Reverse stock splits often happen when a company wants to meet the minimum requirements to remain listed on an exchange. Firms can get ousted off an exchange if their price drops too far, so the move can help a company survive and recover from a rough patch.

Several high-profile stock splits have taken place this year including Walmart (WMT), Chipotle Mexican Grill (CMG), Lam Research (LRCX), Sony Group (SONY), Amphenol Corporation (APH), and Cintas (CTAS).

Retailer Walmart announced a 3-for-1 stock split on 30 January, and completed its first split in 25 years after the market closed on February 23, while Chipotle Mexican Grill approved a 50-for-1 split on March 19, which will take effect after the closing bell on 25 June.

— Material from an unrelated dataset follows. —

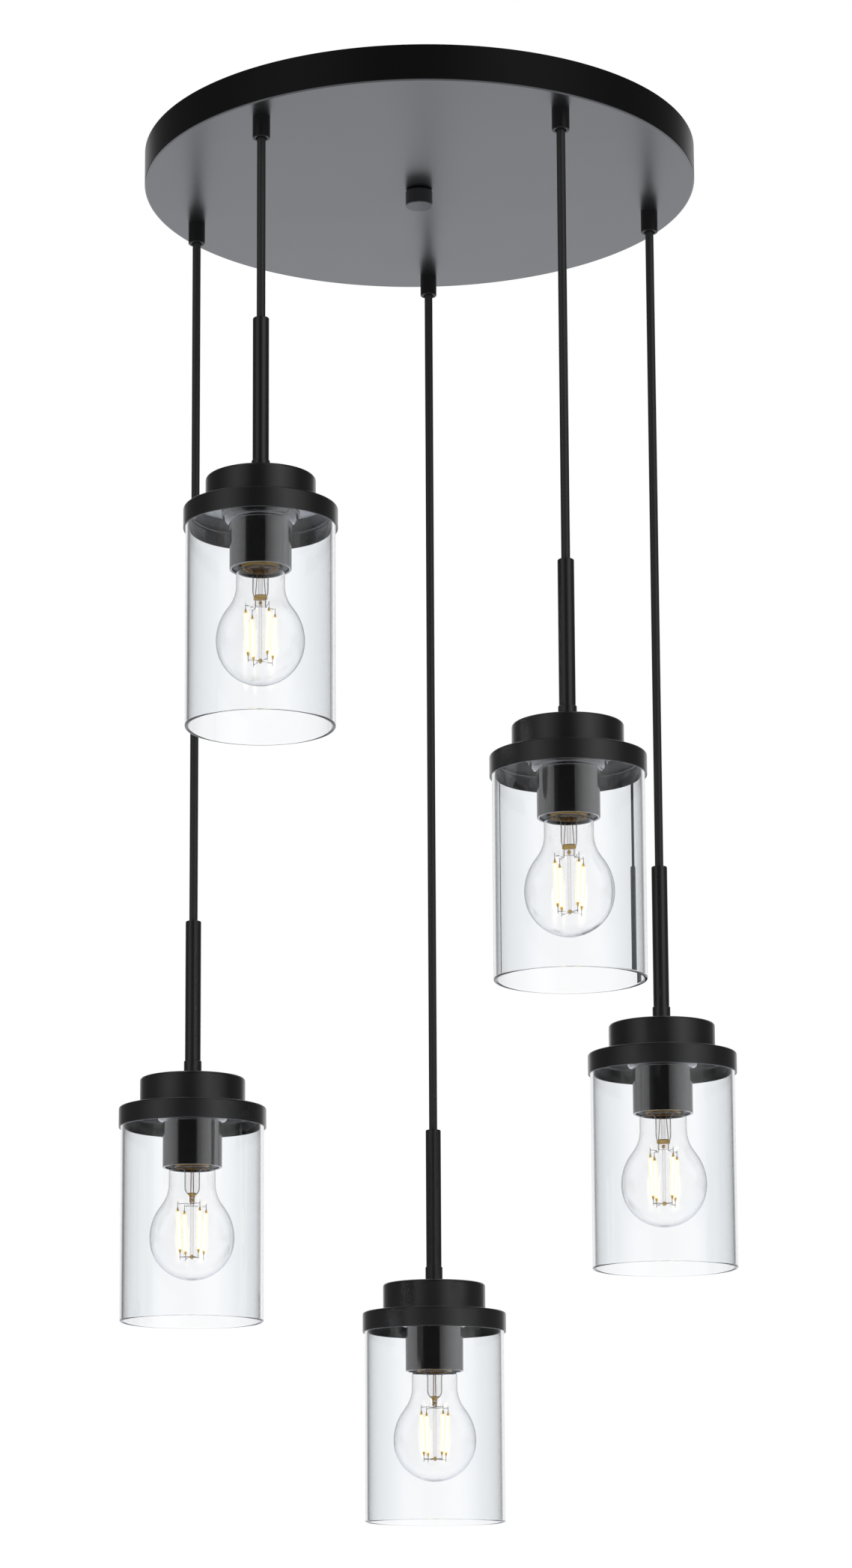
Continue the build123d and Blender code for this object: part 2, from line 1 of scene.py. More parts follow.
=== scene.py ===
import math
import bmesh
import bpy
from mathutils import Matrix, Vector


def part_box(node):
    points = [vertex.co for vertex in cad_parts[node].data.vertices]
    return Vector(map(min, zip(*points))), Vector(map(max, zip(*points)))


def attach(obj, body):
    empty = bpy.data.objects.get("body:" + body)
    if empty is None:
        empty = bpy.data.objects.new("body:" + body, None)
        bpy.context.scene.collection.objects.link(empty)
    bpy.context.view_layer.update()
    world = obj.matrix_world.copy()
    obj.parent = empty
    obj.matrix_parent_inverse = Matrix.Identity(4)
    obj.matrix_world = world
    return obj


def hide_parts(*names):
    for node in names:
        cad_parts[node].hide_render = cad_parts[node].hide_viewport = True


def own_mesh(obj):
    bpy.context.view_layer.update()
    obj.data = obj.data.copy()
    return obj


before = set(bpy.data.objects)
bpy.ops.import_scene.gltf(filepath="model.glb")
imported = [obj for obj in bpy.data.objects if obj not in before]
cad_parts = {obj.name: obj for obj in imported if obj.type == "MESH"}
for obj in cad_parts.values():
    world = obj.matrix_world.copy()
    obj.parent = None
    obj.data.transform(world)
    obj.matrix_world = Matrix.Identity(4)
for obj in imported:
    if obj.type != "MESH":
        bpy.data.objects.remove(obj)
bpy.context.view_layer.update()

# Sizes are in millimetres, and MM turns them into the frame's metres.
MM = 0.001

# Canopy
CANOPY_RADIUS = 198.0
CANOPY_HEIGHT = 25.5
CANOPY_WALL = 1.2
CANOPY_EDGE = 1.5
CANOPY_RIM_CHAMFER = 0.15
HOLE_RADIUS = 5.0
FINIAL_RADIUS = 9.75
FINIAL_HEIGHT = 12.0
FINIAL_SHOULDER = 2.0
FINIAL_BORE = 5.15
FINIAL_DEPTH = 8.0
GRIP_RADIUS = 6.1
GRIP_LENGTH = 15.5
GRIP_BORE = 3.3
GRIP_MOUTH = 4.0
GRIP_TAPER = 2.5
NIPPLE_RADIUS = 4.85
NIPPLE_RISE = 9.5
SMALL_CHAMFER = 0.5

# Cords
CORD_RADIUS = 3.0
CORD_SEAT = 6.0
CORD_STEPS = 24
UNSEEN_CORD = 2   # passes behind pendant 3's glass, where the photo doesn't show it

# Lamp, measured from the top of its cap
STEM_RADIUS = 5.6
STEM_TOP = 114.0
STEM_EDGE = 0.8
STEM_BORE = 2.4
STEM_CORD_BORE = 3.3
COUPLING_GAP = 0.05
COUPLING_RADIUS = 6.3
COUPLING_HEIGHT = 12.5
COUPLING_FLOOR = 2.0
COUPLING_CHAMFER = 0.25
NIPPLE_END = 6.0
COUPLING_SCREW_RADIUS = 1.3
COUPLING_SCREW_LEVEL = 4.0
COUPLING_SCREW_AZIMUTH = 236.0
COUPLING_SCREW_DEPTH = 1.2
COUPLING_SCREW_SOCKET = 0.75
COUPLING_SCREW_FACE = 1.15
CUP_NUT_RADIUS = 8.0
CUP_NUT_HEIGHT = 4.0
CUP_RADIUS = 37.4
CUP_HEIGHT = 21.0
CUP_WALL = 1.5
CUP_EDGE = 2.0
CUP_INNER_EDGE = 0.5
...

Corporate identity uniforms company Cintas approved a 4-for-1 stock split on 2 May 2and shares will begin trading on a split-adjusted basis after the market close on 11 September.

Sony's board greenlit a 5-for-1 stock split last month, which goes into effect on 8 October, while electronic components firm Amphenol revealed a 2-for-1 forward split on 20 May, which was completed on 11 June.

Wafer fabrication equipment company Lam Research also approved a 10-for-1 stock split, which will become effective after closing bell on 2 October.

Read more: The stock market rally has been all about large caps

It comes as Amazon (AMZN) has so far split its stock three times in its history. The latest one was announced in March 2022 on a 20:1 basis.

Other big-tech names such as Apple (AAPL) and Tesla (TSLA) have also carried out stock splits in the past.

Investors should weigh up stock splits on a case-by-case basis. Overall, historical stats indicate that they tend to outperform the S&P 500 index over the next 12 months, but of course it can all be subject to change.

However, stock splits like Nvidia, and now potentially Meta, can make them more attractive candidates for the price-weighted Dow Jones Industrial Average (^DJI). Currently, no stock in the Dow index trades above $500 a share.

The Bank of America (BoA) (BAC) has already predicted more splits in the tech sector, including the likes of Broadcom Inc (AVGO), Super Micro Computer Inc (SMCI), KLA Corp (KLAC), and Netflix Inc (NFLX).